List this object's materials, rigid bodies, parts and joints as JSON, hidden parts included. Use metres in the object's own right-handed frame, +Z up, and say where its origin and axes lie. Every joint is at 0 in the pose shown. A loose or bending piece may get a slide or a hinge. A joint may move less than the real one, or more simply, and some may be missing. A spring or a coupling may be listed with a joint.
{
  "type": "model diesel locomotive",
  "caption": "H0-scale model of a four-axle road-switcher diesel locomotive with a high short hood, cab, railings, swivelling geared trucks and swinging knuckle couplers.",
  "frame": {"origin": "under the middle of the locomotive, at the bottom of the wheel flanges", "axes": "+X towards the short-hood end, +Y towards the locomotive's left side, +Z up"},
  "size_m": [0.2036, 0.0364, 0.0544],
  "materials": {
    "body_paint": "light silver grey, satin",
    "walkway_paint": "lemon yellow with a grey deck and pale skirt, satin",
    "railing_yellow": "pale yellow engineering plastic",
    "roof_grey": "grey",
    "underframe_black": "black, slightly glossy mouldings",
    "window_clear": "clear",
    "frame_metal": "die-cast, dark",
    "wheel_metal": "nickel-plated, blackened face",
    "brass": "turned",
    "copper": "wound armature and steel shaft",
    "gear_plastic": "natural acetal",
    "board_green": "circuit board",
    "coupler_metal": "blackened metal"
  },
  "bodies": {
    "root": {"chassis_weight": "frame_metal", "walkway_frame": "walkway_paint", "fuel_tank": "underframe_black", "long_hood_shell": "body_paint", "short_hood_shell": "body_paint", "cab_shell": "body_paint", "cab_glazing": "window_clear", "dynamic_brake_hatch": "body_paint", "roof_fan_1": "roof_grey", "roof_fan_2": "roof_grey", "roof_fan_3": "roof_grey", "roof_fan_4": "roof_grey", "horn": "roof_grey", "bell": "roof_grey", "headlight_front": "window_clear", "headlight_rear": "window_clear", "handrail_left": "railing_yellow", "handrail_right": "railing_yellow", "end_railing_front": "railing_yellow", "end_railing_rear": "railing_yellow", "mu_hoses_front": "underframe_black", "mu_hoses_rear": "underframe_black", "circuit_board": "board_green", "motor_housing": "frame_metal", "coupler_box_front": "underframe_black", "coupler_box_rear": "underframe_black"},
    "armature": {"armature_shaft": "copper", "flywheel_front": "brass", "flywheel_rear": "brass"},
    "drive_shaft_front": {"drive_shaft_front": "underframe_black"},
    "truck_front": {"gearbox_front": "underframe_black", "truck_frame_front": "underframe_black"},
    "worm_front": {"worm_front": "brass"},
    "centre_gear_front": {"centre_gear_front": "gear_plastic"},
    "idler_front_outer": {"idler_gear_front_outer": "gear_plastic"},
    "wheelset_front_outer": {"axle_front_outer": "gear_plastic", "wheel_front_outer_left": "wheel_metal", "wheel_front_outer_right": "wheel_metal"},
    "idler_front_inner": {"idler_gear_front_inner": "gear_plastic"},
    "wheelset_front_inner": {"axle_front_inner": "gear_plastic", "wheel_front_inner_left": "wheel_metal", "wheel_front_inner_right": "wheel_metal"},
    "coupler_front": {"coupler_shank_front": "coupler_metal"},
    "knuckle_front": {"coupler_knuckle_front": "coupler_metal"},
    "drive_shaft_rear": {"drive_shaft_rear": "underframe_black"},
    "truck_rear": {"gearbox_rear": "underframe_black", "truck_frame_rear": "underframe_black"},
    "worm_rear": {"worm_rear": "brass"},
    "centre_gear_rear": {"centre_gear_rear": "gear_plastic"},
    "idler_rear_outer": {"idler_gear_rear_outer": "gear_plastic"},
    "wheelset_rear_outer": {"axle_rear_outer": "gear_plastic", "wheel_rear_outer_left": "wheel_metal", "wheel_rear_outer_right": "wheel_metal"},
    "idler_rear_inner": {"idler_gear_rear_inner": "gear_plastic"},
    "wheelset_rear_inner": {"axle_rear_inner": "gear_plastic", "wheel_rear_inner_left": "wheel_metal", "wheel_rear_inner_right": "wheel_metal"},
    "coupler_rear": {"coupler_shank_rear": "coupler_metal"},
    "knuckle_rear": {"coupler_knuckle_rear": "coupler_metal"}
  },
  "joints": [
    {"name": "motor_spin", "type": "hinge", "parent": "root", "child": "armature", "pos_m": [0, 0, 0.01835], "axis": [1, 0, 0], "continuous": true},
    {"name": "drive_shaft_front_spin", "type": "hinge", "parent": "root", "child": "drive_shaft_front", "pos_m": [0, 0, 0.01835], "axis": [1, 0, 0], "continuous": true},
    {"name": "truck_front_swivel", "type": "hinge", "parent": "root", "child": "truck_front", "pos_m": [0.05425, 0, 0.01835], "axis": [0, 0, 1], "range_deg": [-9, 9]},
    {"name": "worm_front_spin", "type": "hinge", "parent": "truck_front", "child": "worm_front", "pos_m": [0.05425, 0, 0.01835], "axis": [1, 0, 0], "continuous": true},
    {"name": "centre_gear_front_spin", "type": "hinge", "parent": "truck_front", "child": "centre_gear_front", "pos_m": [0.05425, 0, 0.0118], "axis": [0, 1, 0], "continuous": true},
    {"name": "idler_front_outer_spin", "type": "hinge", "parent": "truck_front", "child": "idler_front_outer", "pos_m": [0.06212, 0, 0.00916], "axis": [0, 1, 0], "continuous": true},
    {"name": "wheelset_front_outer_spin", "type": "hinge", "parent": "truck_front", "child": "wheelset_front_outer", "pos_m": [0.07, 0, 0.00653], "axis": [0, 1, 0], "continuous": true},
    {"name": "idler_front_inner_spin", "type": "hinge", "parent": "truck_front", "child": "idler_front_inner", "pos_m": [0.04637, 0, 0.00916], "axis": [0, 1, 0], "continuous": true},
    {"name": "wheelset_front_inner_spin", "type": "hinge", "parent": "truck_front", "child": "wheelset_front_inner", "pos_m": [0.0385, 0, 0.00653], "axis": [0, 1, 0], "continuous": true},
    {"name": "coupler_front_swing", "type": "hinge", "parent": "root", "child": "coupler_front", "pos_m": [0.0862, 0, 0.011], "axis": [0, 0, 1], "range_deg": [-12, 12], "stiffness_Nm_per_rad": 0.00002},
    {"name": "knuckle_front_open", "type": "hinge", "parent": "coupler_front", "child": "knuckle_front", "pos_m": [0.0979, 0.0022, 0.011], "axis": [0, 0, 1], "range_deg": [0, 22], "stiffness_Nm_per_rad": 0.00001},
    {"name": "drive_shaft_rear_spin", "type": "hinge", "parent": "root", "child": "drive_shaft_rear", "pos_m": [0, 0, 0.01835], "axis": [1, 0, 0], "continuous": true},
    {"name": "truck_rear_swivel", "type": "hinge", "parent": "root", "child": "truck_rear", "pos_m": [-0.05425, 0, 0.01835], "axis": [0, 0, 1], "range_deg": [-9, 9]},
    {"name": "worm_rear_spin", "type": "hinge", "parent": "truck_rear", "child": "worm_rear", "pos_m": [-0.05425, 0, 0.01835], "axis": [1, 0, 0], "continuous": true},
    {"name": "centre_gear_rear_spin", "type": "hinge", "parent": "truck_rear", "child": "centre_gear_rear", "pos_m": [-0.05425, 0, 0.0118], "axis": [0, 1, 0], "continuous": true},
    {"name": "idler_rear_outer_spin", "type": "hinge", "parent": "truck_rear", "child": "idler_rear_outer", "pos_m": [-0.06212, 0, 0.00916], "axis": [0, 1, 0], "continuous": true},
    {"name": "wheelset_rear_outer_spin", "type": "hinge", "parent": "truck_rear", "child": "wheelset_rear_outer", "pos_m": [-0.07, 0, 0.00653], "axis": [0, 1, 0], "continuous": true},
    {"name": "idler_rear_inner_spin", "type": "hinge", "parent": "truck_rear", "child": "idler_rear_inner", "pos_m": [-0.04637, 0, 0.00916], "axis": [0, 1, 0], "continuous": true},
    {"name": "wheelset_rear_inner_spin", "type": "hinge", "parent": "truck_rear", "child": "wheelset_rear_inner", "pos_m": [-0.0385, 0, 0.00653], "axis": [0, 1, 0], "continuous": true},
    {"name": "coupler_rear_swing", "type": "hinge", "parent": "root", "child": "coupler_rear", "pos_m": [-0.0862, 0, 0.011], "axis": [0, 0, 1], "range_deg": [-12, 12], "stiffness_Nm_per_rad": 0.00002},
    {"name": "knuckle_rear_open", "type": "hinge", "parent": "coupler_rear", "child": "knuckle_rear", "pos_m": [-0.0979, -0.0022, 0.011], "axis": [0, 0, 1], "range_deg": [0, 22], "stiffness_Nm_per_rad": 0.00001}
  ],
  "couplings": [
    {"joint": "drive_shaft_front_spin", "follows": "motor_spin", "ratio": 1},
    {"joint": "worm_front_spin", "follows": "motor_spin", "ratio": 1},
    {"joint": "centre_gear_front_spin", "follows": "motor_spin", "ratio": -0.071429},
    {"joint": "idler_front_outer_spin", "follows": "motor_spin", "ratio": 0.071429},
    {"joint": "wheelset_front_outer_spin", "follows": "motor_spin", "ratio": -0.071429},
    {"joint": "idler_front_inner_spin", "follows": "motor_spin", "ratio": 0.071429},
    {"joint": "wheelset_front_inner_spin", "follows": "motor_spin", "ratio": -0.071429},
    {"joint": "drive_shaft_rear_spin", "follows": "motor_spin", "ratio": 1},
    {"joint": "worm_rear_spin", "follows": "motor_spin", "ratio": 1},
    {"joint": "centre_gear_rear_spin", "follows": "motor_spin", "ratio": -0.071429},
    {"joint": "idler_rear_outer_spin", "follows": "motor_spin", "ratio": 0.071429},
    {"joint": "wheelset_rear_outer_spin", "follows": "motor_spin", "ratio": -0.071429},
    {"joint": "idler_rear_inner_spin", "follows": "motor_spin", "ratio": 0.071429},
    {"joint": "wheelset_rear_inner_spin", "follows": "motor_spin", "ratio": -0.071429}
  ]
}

---+---

Work out how many lines above have the string "materials" in them, and give only the number.

2